- _What is expected_
Repeat the whole listing exactly.
[Start]
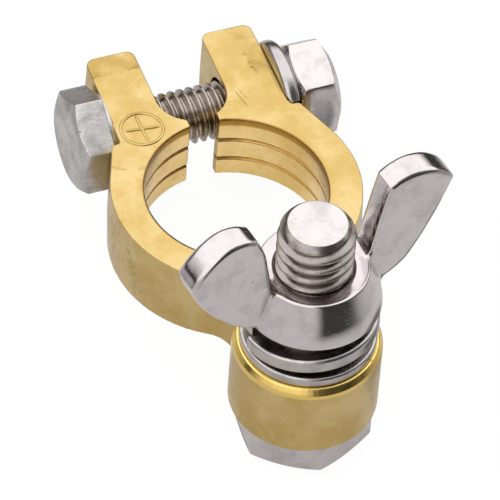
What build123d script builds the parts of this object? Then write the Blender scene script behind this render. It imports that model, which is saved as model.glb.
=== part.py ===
from build123d import *
import math
import os

# Battery post clamp with a wing-nut stud, in millimetres.
# Frame: origin on the axis of the post bore at the underside of the ring,
# +Z up through the chamfered mouth of the bore, +X along the clamp bolt from
# its head to its nut, the clamping ears towards +Y and the stud towards -Y.

# ---- ring and bore ----
RING_H = 8.45            # height of the ring, ears and neck
RING_R = 13.08           # outside radius at mid height
DRAFT_DEG = 2.0          # casting draft, both ways from mid height
BAND_R = (9.59, 9.50, 9.41)   # the post's taper in three steps, bottom band first
MOUTH_R = 9.83           # two-step chamfer at the mouth
MOUTH_STEP_R = 9.47
MOUTH_STEP_Z = 0.18
MOUTH_DEPTH = 0.78
GROOVE_Z = (2.35, 5.25)  # two vee grooves round the wall
GROOVE_DEPTH = 0.42
GROOVE_HALF = 0.28
# ---- ears and slot ----
EAR_END_Y = 21.45
EAR_X_END = 9.2
EAR_X_ROOT = 9.45
SHOULDER_X = 10.35       # shoulder that stops the bolt head turning
SHOULDER_Y = 9.37
FLANK_X, FLANK_Y = 12.22, 4.68
SLOT_X, SLOT_HALF = -0.1, 3.72
SLOT_ROUND_Y = 13.7
SLIT_HALF = 1.6
# ---- stud boss ----
STUD_Y = -20.85
BOSS_R = 7.6
BOSS_Z0 = -0.75
BOSS_CH_R, BOSS_CH_Z = 0.45, 0.7
NECK_FILLET = 3.2
STUD_HOLE_R = 4.15
# ---- clamp bolt, M6 ----
BOLT_Y, BOLT_Z = 14.35, 4.225
BOLT_HOLE_R = 3.3
M6_R = 2.97
M6_AF = 9.8
HEAD_H = 4.0
HEAD_FACE = 0.4
BOLT_LEN = 24.85
SEAT_HEAD_X, SEAT_NUT_X = -9.2, 9.15
SEAT_HEAD_R, SEAT_NUT_R = 4.75, 6.2
LW_T, LW_RO, LW_RI = 1.6, 5.9, 3.3
M6_NUT_H, M6_NUT_BORE = 4.88, 3.02
M6_NUT_TURN = -17.5
# ---- stud, 5/16-18 ----
STUD_R = 3.95
STUD_AF = 12.7
STUD_HEAD_H = 4.4
STUD_TOP = 25.15
STUD_CHAMFER = 0.95
STUD_HEX_DEG = -154.3
# ---- washers on the stud ----
FW_T, FW_RO, FW_RI = 1.2, 6.98, 4.25
SW_T, SW_RO, SW_RI = 1.75, 7.05, 4.35
SW_PITCH, SW_TURNS, SW_START_DEG = 2.41, 1.02, -172.0
SW_Z0 = 10.63            # height of the coil centreline at its lower end
SW_LEAN_DEG = 3.6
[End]
- _Final result_
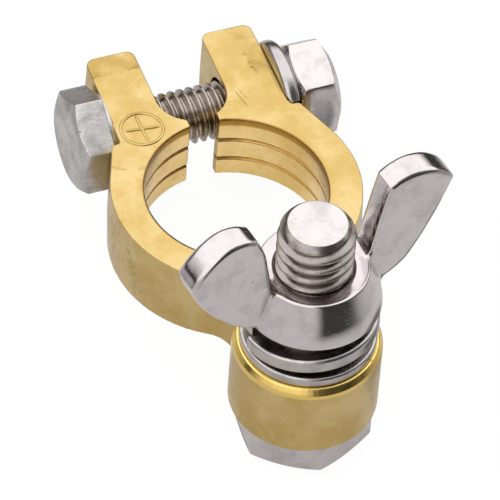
What build123d script builds the parts of this object? Then write the Blender scene script behind this render. It imports that model, which is saved as model.glb.
=== part.py ===
from build123d import *
import math
import os

# Battery post clamp with a wing-nut stud, in millimetres.
# Frame: origin on the axis of the post bore at the underside of the ring,
# +Z up through the chamfered mouth of the bore, +X along the clamp bolt from
# its head to its nut, the clamping ears towards +Y and the stud towards -Y.

# ---- ring and bore ----
RING_H = 8.45            # height of the ring, ears and neck
RING_R = 13.08           # outside radius at mid height
DRAFT_DEG = 2.0          # casting draft, both ways from mid height
BAND_R = (9.59, 9.50, 9.41)   # the post's taper in three steps, bottom band first
MOUTH_R = 9.83           # two-step chamfer at the mouth
MOUTH_STEP_R = 9.47
MOUTH_STEP_Z = 0.18
MOUTH_DEPTH = 0.78
GROOVE_Z = (2.35, 5.25)  # two vee grooves round the wall
GROOVE_DEPTH = 0.42
GROOVE_HALF = 0.28
# ---- ears and slot ----
EAR_END_Y = 21.45
EAR_X_END = 9.2
EAR_X_ROOT = 9.45
SHOULDER_X = 10.35       # shoulder that stops the bolt head turning
SHOULDER_Y = 9.37
FLANK_X, FLANK_Y = 12.22, 4.68
SLOT_X, SLOT_HALF = -0.1, 3.72
SLOT_ROUND_Y = 13.7
SLIT_HALF = 1.6
# ---- stud boss ----
STUD_Y = -20.85
BOSS_R = 7.6
BOSS_Z0 = -0.75
BOSS_CH_R, BOSS_CH_Z = 0.45, 0.7
NECK_FILLET = 3.2
STUD_HOLE_R = 4.15
# ---- clamp bolt, M6 ----
BOLT_Y, BOLT_Z = 14.35, 4.225
BOLT_HOLE_R = 3.3
M6_R = 2.97
M6_AF = 9.8
HEAD_H = 4.0
HEAD_FACE = 0.4
BOLT_LEN = 24.85
SEAT_HEAD_X, SEAT_NUT_X = -9.2, 9.15
SEAT_HEAD_R, SEAT_NUT_R = 4.75, 6.2
LW_T, LW_RO, LW_RI = 1.6, 5.9, 3.3
M6_NUT_H, M6_NUT_BORE = 4.88, 3.02
M6_NUT_TURN = -17.5
# ---- stud, 5/16-18 ----
STUD_R = 3.95
STUD_AF = 12.7
STUD_HEAD_H = 4.4
STUD_TOP = 25.15
STUD_CHAMFER = 0.95
STUD_HEX_DEG = -154.3
# ---- washers on the stud ----
FW_T, FW_RO, FW_RI = 1.2, 6.98, 4.25
SW_T, SW_RO, SW_RI = 1.75, 7.05, 4.35
SW_PITCH, SW_TURNS, SW_START_DEG = 2.41, 1.02, -172.0
SW_Z0 = 10.63            # height of the coil centreline at its lower end
SW_LEAN_DEG = 3.6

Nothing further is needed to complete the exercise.